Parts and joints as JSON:
** BEGIN **
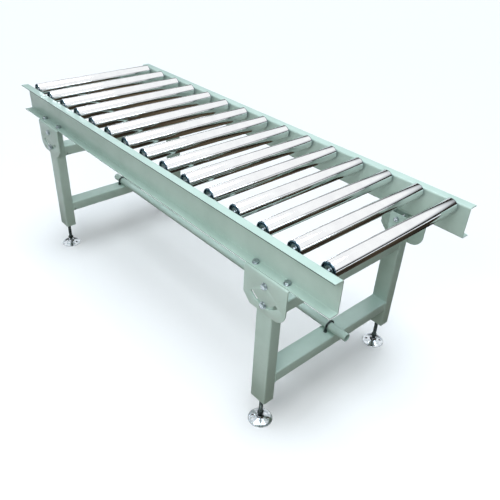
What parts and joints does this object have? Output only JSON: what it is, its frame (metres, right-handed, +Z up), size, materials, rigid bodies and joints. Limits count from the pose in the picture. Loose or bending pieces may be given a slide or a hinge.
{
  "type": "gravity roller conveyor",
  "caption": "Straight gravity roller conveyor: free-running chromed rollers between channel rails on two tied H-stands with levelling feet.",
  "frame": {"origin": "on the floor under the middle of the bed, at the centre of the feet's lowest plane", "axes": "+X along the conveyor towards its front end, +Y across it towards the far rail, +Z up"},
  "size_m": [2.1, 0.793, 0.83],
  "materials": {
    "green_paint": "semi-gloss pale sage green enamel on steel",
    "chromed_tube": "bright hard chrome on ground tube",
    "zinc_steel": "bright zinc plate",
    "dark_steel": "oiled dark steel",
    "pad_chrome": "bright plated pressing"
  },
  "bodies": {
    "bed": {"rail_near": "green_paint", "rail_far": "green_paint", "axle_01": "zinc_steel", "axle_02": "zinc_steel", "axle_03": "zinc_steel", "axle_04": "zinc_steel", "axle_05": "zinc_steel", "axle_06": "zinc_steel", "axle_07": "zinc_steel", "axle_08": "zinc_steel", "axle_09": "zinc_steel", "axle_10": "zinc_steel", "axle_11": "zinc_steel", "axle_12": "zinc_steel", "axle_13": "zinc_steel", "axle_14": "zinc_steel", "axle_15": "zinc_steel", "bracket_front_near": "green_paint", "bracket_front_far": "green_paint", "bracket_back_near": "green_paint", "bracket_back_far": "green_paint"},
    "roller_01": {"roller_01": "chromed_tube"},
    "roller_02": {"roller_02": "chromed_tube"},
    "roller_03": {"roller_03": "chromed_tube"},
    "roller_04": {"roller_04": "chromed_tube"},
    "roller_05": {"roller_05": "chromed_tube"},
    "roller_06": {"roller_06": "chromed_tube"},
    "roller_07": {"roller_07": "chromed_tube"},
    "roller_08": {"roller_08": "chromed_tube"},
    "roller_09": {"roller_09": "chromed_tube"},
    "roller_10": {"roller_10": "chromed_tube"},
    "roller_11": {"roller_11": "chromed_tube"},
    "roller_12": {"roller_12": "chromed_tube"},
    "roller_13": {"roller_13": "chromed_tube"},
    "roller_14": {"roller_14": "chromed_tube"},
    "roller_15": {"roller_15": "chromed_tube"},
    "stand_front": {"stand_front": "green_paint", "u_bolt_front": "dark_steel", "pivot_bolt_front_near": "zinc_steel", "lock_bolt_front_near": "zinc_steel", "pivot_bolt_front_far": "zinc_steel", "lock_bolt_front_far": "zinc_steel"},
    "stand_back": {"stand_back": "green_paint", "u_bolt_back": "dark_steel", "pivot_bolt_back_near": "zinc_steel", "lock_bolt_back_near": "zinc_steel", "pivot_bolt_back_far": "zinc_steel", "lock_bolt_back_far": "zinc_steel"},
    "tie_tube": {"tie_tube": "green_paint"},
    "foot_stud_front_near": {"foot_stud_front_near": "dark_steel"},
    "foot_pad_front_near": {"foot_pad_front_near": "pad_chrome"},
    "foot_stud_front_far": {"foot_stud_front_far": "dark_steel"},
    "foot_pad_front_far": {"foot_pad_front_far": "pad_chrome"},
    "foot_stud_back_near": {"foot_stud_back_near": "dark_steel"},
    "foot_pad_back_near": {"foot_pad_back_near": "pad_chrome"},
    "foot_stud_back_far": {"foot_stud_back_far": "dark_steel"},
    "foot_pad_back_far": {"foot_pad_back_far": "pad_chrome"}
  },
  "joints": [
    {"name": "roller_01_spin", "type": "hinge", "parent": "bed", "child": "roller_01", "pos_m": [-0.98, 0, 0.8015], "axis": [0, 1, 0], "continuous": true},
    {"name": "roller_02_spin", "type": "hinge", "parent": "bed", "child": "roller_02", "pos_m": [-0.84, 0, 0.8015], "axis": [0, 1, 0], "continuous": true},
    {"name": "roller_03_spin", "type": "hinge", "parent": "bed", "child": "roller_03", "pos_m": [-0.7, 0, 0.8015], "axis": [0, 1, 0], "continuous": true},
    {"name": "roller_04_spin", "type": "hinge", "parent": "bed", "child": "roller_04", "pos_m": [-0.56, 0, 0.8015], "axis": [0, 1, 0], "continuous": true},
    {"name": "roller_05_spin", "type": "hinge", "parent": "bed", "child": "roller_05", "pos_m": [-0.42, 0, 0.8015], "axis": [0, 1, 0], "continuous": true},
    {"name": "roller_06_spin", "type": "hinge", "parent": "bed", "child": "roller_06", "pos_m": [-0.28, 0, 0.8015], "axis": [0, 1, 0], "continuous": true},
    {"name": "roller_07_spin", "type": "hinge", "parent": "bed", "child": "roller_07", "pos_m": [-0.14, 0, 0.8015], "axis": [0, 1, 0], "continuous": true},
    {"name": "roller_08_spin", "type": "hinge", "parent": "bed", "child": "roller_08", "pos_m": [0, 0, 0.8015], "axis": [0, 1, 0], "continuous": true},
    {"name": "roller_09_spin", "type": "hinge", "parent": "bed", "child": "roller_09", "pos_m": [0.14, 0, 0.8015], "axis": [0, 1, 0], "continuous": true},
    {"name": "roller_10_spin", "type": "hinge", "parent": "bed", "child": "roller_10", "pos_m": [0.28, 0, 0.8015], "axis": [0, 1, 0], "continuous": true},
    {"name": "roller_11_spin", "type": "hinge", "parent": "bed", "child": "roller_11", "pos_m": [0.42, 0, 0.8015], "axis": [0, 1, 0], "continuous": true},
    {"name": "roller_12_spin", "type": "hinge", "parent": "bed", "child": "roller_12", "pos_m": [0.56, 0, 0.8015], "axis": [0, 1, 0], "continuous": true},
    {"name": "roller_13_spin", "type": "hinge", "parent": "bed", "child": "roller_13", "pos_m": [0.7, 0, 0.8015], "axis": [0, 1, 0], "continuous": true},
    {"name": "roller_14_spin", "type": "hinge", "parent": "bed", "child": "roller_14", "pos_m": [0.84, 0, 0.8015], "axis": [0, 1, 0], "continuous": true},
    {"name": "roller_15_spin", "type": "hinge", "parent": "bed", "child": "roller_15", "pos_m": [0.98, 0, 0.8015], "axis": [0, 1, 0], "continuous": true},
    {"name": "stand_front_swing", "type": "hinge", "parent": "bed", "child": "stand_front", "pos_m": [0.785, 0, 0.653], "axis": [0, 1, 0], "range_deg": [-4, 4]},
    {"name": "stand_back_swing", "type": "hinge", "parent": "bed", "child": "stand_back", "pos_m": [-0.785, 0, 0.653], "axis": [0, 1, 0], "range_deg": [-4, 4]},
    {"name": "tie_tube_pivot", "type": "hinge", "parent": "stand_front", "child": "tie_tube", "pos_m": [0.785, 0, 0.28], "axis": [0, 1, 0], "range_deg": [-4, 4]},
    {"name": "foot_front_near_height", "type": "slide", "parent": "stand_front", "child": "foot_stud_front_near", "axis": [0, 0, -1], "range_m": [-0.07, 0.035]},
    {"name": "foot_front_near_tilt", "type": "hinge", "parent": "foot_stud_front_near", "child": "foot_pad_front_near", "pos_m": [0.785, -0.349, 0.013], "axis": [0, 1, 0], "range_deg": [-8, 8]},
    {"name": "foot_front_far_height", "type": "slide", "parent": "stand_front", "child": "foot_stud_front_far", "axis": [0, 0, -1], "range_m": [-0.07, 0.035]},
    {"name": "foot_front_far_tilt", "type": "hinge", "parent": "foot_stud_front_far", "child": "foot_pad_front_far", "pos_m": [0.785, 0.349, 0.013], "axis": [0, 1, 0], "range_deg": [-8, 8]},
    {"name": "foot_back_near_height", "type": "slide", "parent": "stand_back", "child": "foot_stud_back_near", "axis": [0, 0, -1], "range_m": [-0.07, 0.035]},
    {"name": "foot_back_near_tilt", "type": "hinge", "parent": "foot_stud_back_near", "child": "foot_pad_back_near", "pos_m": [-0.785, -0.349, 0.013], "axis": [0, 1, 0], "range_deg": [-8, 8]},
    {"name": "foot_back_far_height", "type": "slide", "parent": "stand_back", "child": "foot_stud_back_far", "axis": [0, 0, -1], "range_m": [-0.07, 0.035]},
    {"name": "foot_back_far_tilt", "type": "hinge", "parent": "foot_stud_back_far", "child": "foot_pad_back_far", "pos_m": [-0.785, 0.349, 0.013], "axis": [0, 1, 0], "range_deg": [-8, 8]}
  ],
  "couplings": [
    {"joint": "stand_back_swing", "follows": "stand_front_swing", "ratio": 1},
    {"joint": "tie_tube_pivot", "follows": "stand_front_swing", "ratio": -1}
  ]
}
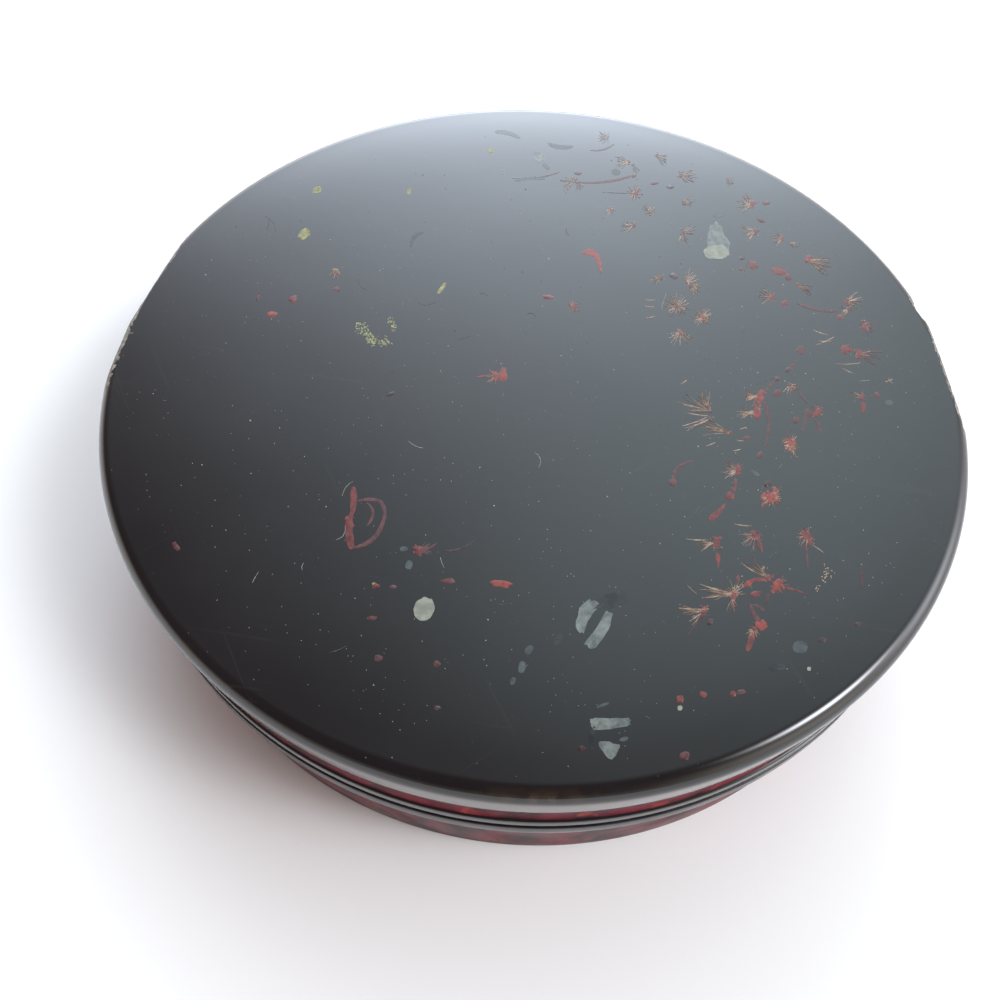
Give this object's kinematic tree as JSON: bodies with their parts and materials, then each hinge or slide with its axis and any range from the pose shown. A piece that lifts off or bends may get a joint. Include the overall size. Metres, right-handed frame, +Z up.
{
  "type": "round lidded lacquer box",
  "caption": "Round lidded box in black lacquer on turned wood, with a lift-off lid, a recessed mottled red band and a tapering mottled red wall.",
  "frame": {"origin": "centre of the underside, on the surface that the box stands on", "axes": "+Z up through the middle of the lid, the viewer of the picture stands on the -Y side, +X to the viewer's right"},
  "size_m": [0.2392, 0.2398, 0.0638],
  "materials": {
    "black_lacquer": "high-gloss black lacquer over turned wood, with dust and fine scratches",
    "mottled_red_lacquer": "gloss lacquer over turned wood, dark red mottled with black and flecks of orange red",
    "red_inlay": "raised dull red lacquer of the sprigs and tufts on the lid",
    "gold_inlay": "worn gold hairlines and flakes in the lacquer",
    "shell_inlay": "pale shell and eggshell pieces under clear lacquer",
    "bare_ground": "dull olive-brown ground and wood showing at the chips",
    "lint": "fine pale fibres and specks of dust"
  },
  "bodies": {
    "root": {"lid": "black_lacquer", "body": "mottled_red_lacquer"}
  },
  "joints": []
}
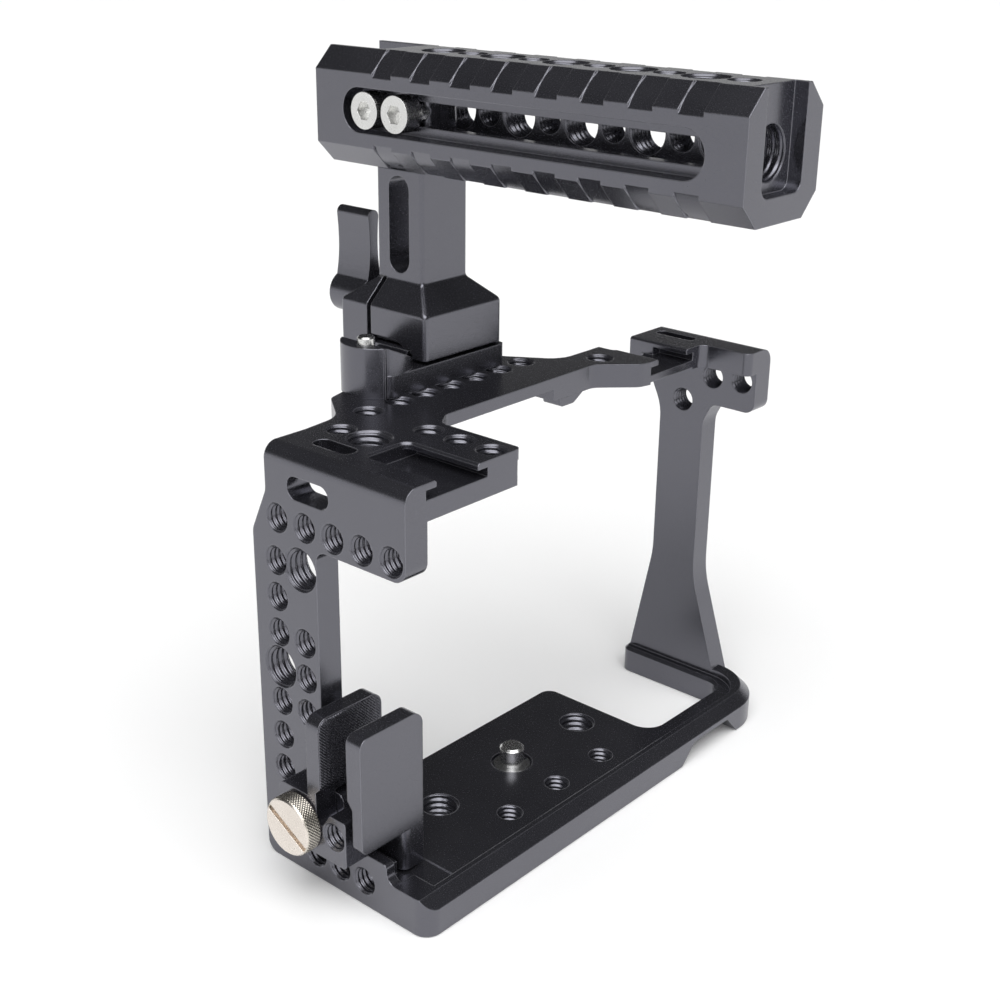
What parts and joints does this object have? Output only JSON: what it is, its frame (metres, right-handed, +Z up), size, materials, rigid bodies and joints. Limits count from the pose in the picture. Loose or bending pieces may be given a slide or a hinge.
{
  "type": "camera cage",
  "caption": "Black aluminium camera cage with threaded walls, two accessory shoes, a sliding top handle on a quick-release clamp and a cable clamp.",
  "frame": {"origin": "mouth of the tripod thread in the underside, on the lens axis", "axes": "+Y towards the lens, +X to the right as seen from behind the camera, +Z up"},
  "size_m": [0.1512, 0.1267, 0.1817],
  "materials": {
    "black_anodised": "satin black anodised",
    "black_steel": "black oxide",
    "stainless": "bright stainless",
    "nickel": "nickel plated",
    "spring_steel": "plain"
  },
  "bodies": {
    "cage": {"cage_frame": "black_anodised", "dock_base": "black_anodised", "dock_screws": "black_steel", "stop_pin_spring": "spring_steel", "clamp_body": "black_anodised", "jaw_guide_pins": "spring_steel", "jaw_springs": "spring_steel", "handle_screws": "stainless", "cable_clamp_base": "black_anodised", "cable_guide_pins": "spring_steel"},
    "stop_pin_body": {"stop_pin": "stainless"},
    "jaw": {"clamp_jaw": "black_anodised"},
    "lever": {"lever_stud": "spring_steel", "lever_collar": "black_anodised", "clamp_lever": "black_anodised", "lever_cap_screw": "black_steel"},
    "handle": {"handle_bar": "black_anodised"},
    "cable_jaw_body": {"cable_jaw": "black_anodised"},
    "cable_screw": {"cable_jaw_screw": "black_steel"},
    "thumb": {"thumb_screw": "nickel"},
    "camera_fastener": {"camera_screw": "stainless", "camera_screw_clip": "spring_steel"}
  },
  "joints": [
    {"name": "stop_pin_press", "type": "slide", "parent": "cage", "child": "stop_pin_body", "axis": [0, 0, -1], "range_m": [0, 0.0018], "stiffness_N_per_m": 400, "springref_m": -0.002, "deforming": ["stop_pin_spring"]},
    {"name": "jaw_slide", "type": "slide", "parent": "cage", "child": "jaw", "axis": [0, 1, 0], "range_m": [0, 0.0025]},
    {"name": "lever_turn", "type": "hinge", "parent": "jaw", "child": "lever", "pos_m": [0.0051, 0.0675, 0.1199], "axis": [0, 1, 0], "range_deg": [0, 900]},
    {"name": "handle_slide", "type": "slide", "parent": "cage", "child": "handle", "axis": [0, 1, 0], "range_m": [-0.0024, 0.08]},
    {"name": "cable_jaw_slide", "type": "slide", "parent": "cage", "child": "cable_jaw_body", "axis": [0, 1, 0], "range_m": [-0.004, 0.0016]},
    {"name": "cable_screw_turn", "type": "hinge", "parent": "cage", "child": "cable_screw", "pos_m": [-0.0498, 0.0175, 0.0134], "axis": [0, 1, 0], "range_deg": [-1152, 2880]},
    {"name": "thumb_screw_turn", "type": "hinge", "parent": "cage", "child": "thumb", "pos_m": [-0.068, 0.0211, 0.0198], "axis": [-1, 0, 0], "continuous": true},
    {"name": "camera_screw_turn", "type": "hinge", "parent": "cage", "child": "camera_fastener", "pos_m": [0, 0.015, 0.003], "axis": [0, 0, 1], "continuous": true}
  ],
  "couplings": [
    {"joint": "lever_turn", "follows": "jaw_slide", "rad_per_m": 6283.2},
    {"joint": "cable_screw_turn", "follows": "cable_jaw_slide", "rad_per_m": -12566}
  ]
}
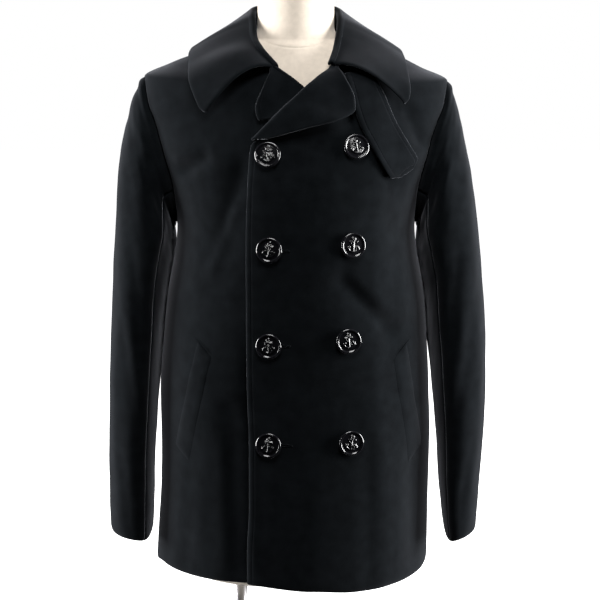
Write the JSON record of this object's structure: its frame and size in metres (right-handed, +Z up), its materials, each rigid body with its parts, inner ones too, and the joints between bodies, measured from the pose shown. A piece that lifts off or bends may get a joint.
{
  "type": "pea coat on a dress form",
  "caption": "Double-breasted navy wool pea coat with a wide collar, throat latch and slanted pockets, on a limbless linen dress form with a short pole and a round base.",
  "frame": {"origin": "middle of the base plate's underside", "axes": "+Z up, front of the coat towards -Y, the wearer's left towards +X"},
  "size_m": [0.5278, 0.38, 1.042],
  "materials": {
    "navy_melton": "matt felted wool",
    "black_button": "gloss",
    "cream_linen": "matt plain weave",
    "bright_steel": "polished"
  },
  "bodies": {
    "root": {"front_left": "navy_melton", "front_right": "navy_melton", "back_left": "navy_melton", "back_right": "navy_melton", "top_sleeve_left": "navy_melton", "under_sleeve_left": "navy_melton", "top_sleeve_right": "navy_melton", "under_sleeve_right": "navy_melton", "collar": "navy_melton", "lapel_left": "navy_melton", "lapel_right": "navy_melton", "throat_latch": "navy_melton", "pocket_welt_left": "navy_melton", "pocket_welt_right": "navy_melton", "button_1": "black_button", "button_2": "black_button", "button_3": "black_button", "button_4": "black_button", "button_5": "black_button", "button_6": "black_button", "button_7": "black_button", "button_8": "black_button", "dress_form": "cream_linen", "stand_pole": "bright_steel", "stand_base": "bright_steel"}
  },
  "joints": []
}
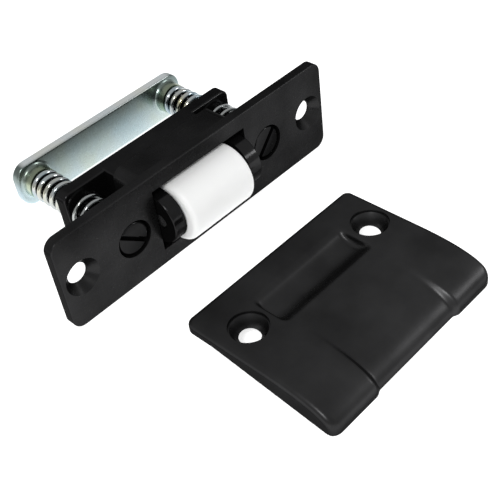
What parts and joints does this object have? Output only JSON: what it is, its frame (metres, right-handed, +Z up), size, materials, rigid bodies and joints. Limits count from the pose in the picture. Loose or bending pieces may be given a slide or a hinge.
** END **
Copy all lines above containing the string "with".

  "caption": "Straight gravity roller conveyor: free-running chromed rollers between channel rails on two tied H-stands with levelling feet.",
Give this object's kinematic tree as JSON: bodies with their parts and materials, then each hinge or slide with its axis and any range from the pose shown. A piece that lifts off or bends may get a joint. Include the overall size. Metres, right-handed frame, +Z up.
  "caption": "Round lidded box in black lacquer on turned wood, with a lift-off lid, a recessed mottled red band and a tapering mottled red wall.",
    "black_lacquer": "high-gloss black lacquer over turned wood, with dust and fine scratches",
    "mottled_red_lacquer": "gloss lacquer over turned wood, dark red mottled with black and flecks of orange red",
  "caption": "Black aluminium camera cage with threaded walls, two accessory shoes, a sliding top handle on a quick-release clamp and a cable clamp.",
Write the JSON record of this object's structure: its frame and size in metres (right-handed, +Z up), its materials, each rigid body with its parts, inner ones too, and the joints between bodies, measured from the pose shown. A piece that lifts off or bends may get a joint.
  "caption": "Double-breasted navy wool pea coat with a wide collar, throat latch and slanted pockets, on a limbless linen dress form with a short pole and a round base.",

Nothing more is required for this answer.